Cybersecurity: Not Just an “IT Issue”

April 2015 | Article

The U.S. Department of Defense revealed that “at the top of the U.S. intelligence community’s 2013 assessment of global threats is cyber, followed by terrorism and transnational organized crime.” The severity and impact of cyber threats have changed the landscape in which governments, corporations and individuals operate. Breaches of personal financial and health data are becoming more commonplace.

The threat is ongoing and the government industry is a target given the massive amounts of citizen data that is stored. At one point, this was considered largely an IT issue, but the increase in frequency and sophistication of cyberattacks requires institutions to make this a priority in their C-suites and board rooms.

Cyber Risk Management
It is critical that government entities maintain a formal process for managing cyber risks. It is important to know what the risks are, how they are managed and mitigated, and who is accountable. The Federal Financial Institutions Examination Council (FFIEC) defines a process for managing cyber risk that applies to other industries, as well; the process emphasizes four areas:

  1. Governance:  The governance process starts with a risk assessment that identifies an initial assessment of new threats followed by identifying and prioritizing gaps in policies, procedures and controls, and then updating and testing those policies, procedures and controls as necessary. It is important to know if your staff is providing you with accurate and timely information about your risks and your ability to mitigate them, so you can prioritize resource allocations and keep boards and legislators informed.

  2. Threat Intelligence:  Threat intelligence consists of both internal and external resources that provide management with information needed to make informed decisions. Internal sources of information include internal audit reports and fraud detection tools.  External sources could include the Department of Homeland Security, FBI InfraGard, Information Sharing and Analysis Organizations (ISAOs), National Council of ISACs (Information Sharing and Analysis Centers), and the newly-formed Cyber Threat Intelligence Integration Center. The key point to understand is how your entity is identifying and monitoring cyber threats and attacks both to the entity and to the sector as a whole.

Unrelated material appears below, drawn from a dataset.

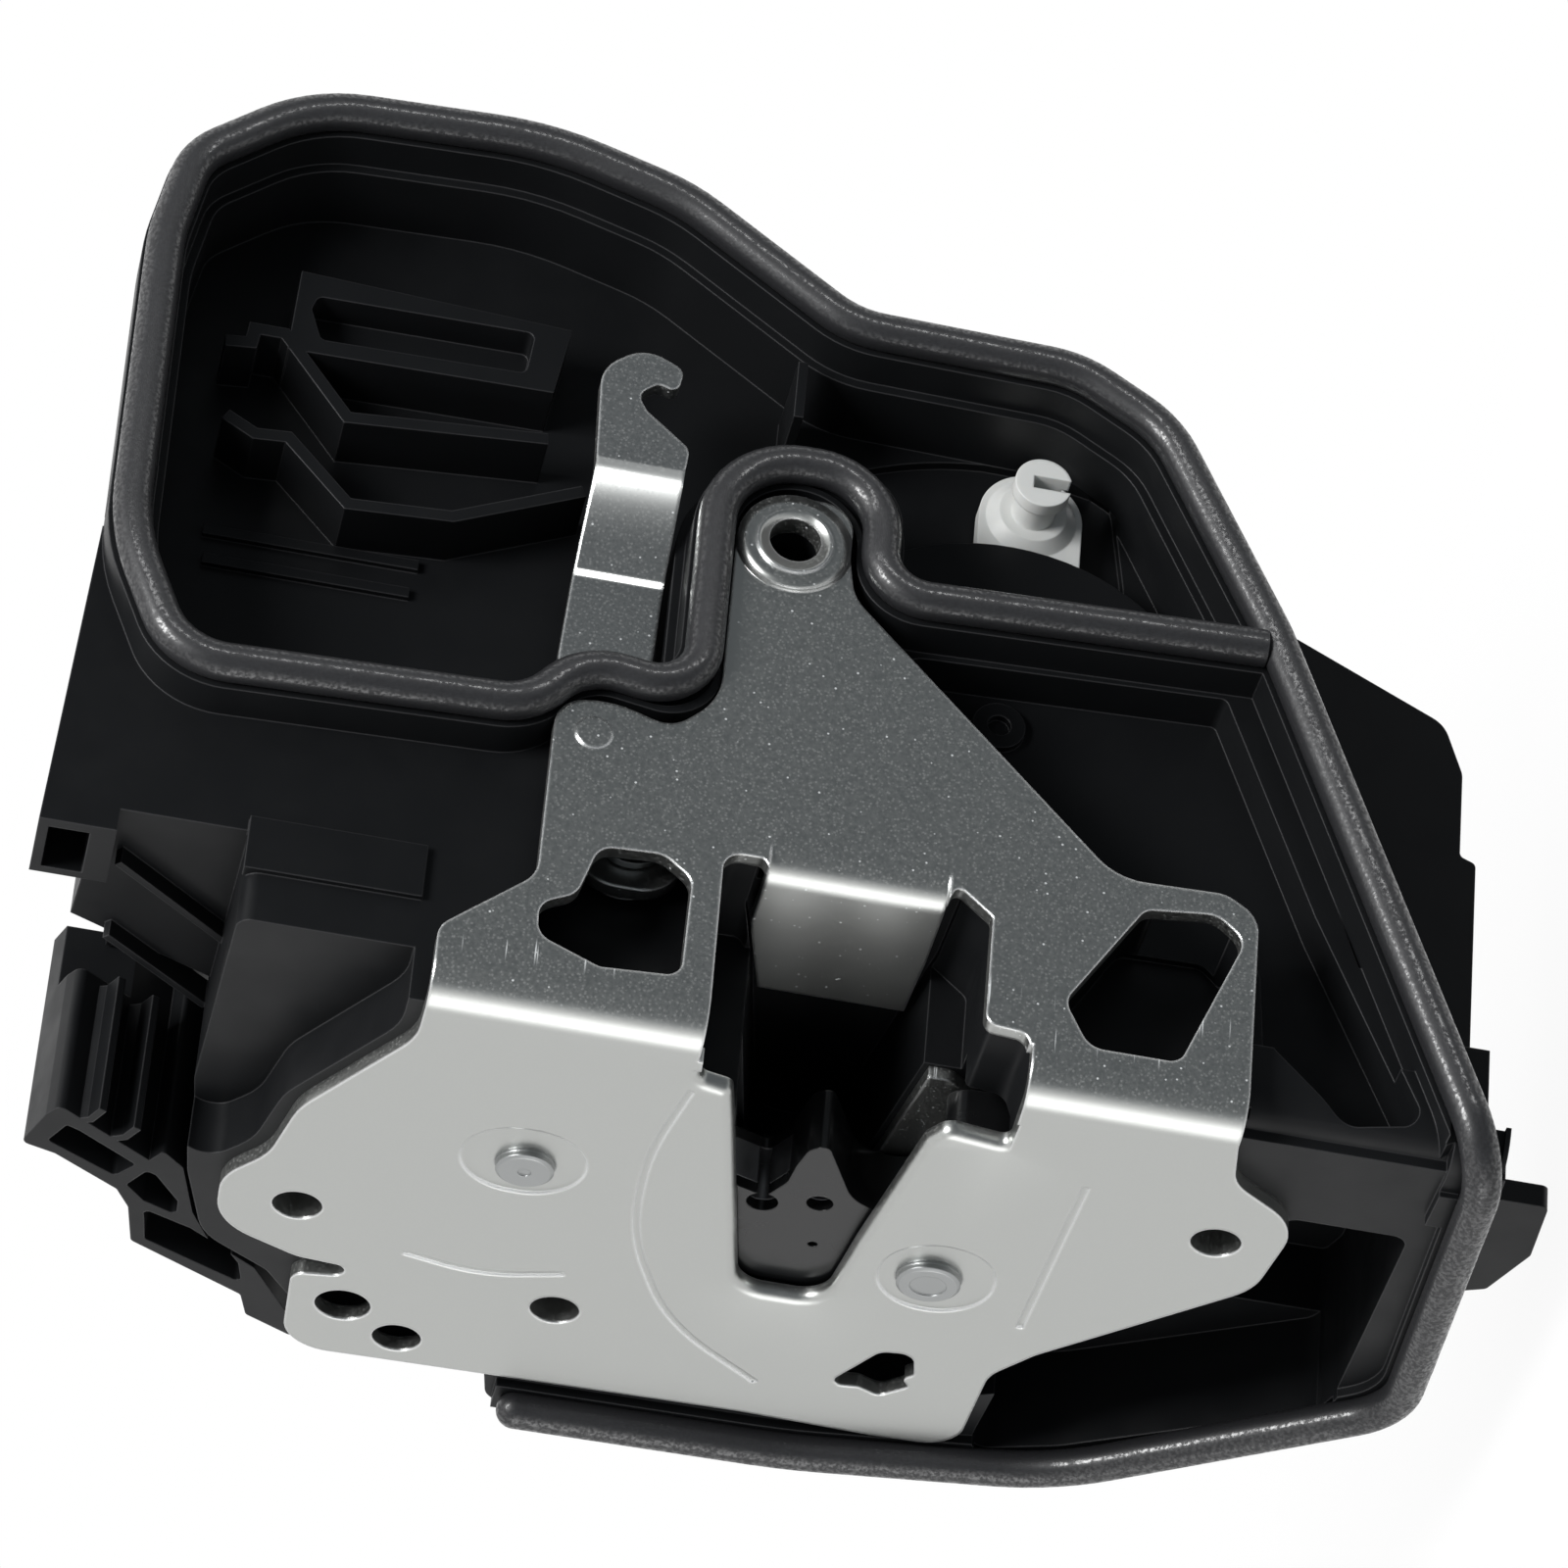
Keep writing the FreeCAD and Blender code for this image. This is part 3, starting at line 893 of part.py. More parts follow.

  3. Third-party/Vendor Management:  Understanding third-party or vendor relationships and the impact they may have on your data is another area of critical importance. Too often, entities outsource a service and assume they’ve eliminated risks as they relate to those processes being outsourced. Entities should strive to fully understand the connectivity of systems and users that have been given access to their data and controls at the third party or vendor that protects their data. They should also perform adequate due diligence prior to initiating a relationship to ensure that third-party partners are fully aware of all relevant threats and that they are consistently auditing and monitoring their own security programs.

  4. Incident Response:  In the unlikely event that a cyber threat occurs, organizations should have a plan to adequately respond and recover from the event. Incident response plans and teams should be implemented, as well as internal and external escalation and notification processes. It is important to know how often your organization is testing its plans to respond to a cyberattack and whether those plans include key internal and external stakeholders.

Solution
The key to a successful cyber risk management program is to first establish the security tone from the top and build a security culture. Once the culture is set, you can take the following steps:

  • Identify, measure, mitigate and monitor risks.
  • Develop risk management processes commensurate with your entity’s level of risk and complexity.
  • Align IT strategy with overall strategy and account for how risks will be managed both now and in the future.
  • Create a governance process to ensure ongoing awareness and accountability.
  • Ensure reports are meaningful and timely with metrics on vulnerability to cyber risks and potential impact.